_Aim:_
Copy out each line that mentions the word "from".

+--

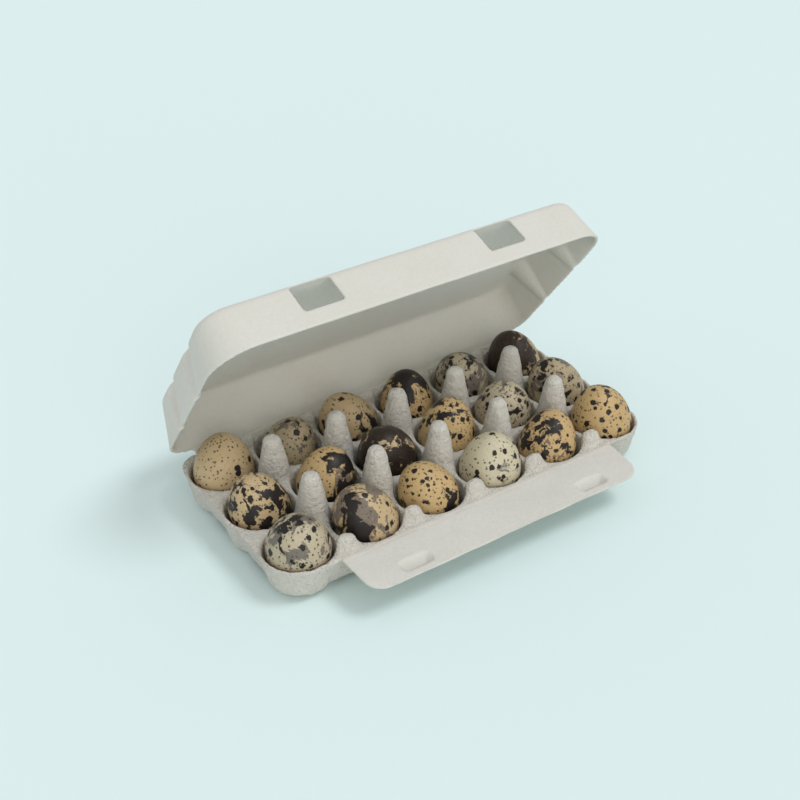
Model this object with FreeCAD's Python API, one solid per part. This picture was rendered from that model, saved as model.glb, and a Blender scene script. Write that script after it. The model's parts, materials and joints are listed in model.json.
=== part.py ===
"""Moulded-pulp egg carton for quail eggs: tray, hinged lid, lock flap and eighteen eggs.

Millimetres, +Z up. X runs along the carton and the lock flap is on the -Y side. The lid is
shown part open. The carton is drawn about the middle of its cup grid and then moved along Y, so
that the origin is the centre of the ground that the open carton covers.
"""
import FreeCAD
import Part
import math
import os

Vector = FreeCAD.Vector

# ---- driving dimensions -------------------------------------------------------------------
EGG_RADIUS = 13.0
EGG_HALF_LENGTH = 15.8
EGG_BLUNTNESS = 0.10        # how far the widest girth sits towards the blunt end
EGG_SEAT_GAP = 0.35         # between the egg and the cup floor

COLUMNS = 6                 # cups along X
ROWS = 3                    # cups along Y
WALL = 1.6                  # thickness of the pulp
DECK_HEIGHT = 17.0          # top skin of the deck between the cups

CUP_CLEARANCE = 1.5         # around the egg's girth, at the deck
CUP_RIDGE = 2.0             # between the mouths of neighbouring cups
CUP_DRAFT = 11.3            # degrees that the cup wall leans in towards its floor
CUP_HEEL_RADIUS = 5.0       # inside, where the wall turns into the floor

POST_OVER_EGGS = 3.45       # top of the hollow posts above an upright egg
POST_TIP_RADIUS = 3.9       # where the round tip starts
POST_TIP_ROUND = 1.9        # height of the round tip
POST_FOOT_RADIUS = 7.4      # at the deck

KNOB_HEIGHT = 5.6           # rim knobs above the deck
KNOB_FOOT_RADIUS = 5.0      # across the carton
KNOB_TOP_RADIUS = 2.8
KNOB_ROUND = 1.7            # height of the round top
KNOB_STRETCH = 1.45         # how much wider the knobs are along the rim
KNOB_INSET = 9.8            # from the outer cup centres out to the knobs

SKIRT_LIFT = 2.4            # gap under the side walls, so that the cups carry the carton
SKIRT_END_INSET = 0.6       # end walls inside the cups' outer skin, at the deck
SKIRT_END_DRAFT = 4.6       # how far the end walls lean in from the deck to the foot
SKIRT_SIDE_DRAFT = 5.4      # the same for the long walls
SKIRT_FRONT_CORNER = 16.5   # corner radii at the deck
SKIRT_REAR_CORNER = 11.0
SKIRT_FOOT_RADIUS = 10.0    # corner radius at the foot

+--

_Response to the task:_
Model this object with FreeCAD's Python API, one solid per part. This picture was rendered from that model, saved as model.glb, and a Blender scene script. Write that script after it. The model's parts, materials and joints are listed in model.json.
KNOB_INSET = 9.8            # from the outer cup centres out to the knobs
SKIRT_END_DRAFT = 4.6       # how far the end walls lean in from the deck to the foot